Given that, is there a good name for this? "Critical theory" & "western Marxism" describe adjacent scholarly traditions, but maybe not the pop-politics part of it, so maybe not ideal? "cultural marxism" is used for ~this, but is probably not accurate (it's not all that Marxist, etc) and might make people think you're an anti-semitic conspiracy-monger. "critical social justice" maybe?

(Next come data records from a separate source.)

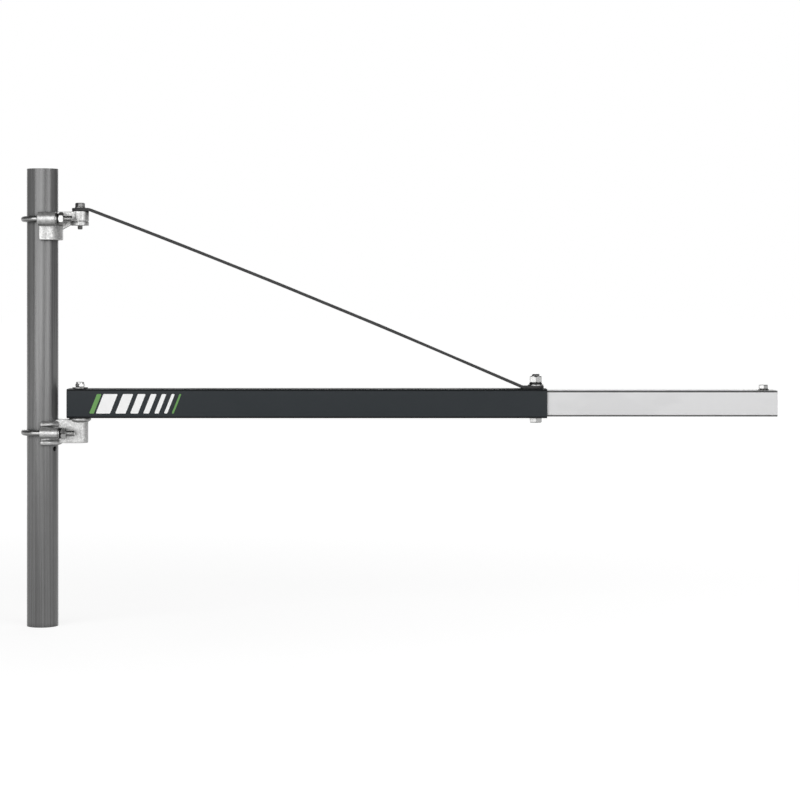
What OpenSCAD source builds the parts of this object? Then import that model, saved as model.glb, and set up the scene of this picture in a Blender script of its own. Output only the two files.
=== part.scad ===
// Swing jib for an electric hoist, clamped to a round scaffold pole.
// Millimetres. +Z up, +X along the jib at rest, origin at the centre of the pole's foot.

/* [Pole] */
// Outside diameter of the scaffold pole
pole_d = 48.3; // [44:0.1:54]
// Wall of the pole
pole_wall = 3.2; // [2:0.1:5]
// Length of the pole above the upper bracket's boss
pole_above = 65.4; // [20:0.1:400]
// Diameter of the cross-hole drilled through the pole
pole_hole_d = 8; // [5:0.5:12]
// Distance from the lower bracket's underside down to the cross-hole's axis
pole_hole_drop = 5.5; // [5.5:0.1:60]
// Direction of the cross-hole, turned from the jib towards the front
pole_hole_turn = 31; // [0:1:90]

/* [Jib tubes] */
// Side of the square outer tube
outer_size = 45; // [44:0.5:50]
// Wall of the outer tube
outer_wall = 2; // [1.5:0.1:2.4]
// Length of the outer tube
outer_len = 740; // [600:1:900]
// Outside radius of the outer tube's long edges
outer_edge_r = 4; // [2.5:0.1:6]
// Height of the outer tube's underside above the pole's foot
outer_z = 322; // [100:1:900]
// Gap all round between the outer tube and the extension tube
slide_gap = 0.5; // [0.3:0.1:1]
// Wall of the extension tube
ext_wall = 2; // [1.5:0.1:3]
// Length of the extension tube
ext_len = 555; // [500:1:600]
// Length of the extension tube that stands out of the outer tube
ext_out = 355; // [340:1:370]
// Outside radius of the extension tube's long edges
ext_edge_r = 3.5; // [2.5:0.1:5]

/* [Pivot line] */
// Distance from the pole's axis to the jib's vertical pivot line
pivot_x = 58; // [57:0.5:70]
// Length of the outer tube behind the pivot line
tail_len = 18; // [14:0.5:19]
// Diameter of the lower pivot bolt
lower_bolt_d = 8; // [8:0.5:12]
// Diameter of the upper pivot bolt
upper_bolt_d = 8; // [6:0.5:10]
// Radial play of the turning pieces on their pivot bolts
pivot_play = 0.1; // [0.05:0.01:0.3]
// Free height between two pieces that turn on each other
turn_gap = 0.3; // [0.2:0.1:0.5]
// Height of the lock nut on the lower pivot bolt
pivot_nut_h = 8; // [7:0.1:12]
// Height of the upper pivot bolt's head
upper_head_h = 6.2; // [5:0.1:8]

/* [Brace] */
// Width of the brace bar
brace_w = 25; // [20:0.5:30]
// Thickness of the brace bar
brace_t = 4.5; // [4:0.5:6]
// Distance from the upper eye's hole to the upper bend
upper_bend = 14.3; // [14:0.1:25]
// Distance from the lower eye's hole to the lower bend
lower_bend = 20; // [17:0.1:25]
// Inside radius of the two bends
brace_bend_r = 6; // [4:0.5:8]
// Upward bow of the brace at mid-span
brace_bow = 4.5; // [1:0.5:8]

/* [U-bolts] */
// Diameter of a U-bolt's shank
u_d = 9; // [8:0.5:10]
// Gap between the pole and the inside of the U-bolt's bend
u_gap = 0.1; // [0.1:0.1:0.4]
// Extra half-width of the U-bolt's legs beyond the pole
u_spread = 1.85; // [1.5:0.05:4]
// Radial clearance of the U-bolt's legs in the sleeves
u_clear = 0.75; // [0.3:0.05:1]
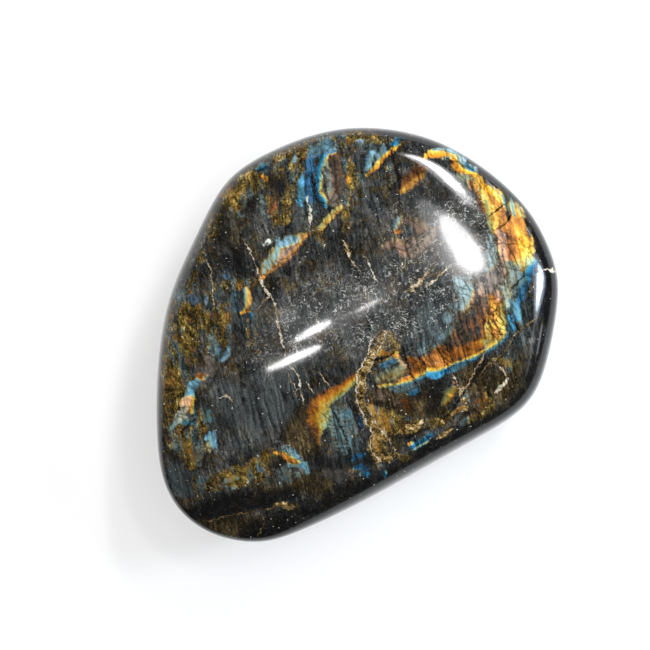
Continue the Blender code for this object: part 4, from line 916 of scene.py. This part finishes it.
def flowing(points):
    """A smooth line through the given points, with their half-widths carried along."""
    rows = np.array(points, dtype=float)
    padded = np.vstack([2 * rows[0] - rows[1], rows, 2 * rows[-1] - rows[-2]])
    line = []
    for before, start, end, after in zip(padded, padded[1:], padded[2:], padded[3:]):
        for t in np.arange(LINE_STEPS) / LINE_STEPS:
            bend = (2 * before - 5 * start + 4 * end - after) * t**2
            twist = (3 * start - before - 3 * end + after) * t**3
            line.append(0.5 * (2 * start + (end - before) * t + bend + twist))
    line.append(rows[-1])
    return np.array(line)


def beside(places, points):
    """How far each place is from a line, positive on the line's left, and the line's half-width there."""
    line = flowing(points)
    nearest = np.full(len(places), np.inf)
    side, width = np.ones(len(places)), np.zeros(len(places))
    for start, end in zip(line, line[1:]):
        run = end[:2] - start[:2]
        offset = places - start[:2]
        along = np.clip(offset @ run / (run @ run), 0.0, 1.0)
        gap = np.hypot(*(offset - along[:, None] * run).T)
        closer = gap < nearest
        nearest = np.where(closer, gap, nearest)
        side = np.where(closer, np.sign(run[0] * offset[:, 1] - run[1] * offset[:, 0]), side)
        width = np.where(closer, start[2] + along * (end[2] - start[2]), width)
    return nearest * side, width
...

@mikejackmin sounds good. It certainly suffers from the problem that a lot of people who care about (lowercase) social justice are very opposed to Critical Social Justice. But yeah you might be right this is a good term.
@ech
I suppose that pretty much everyone is in favor of social justice, we just have very different ideas about what that means. The idea of equality under the law seems like a good way to divide them - some see it as foundational to their idea of what social justice means, others see it as a means of oppression ("The law, in its majestic equality, forbids rich and poor alike to sleep under bridges, to beg in the streets, and to steal their bread).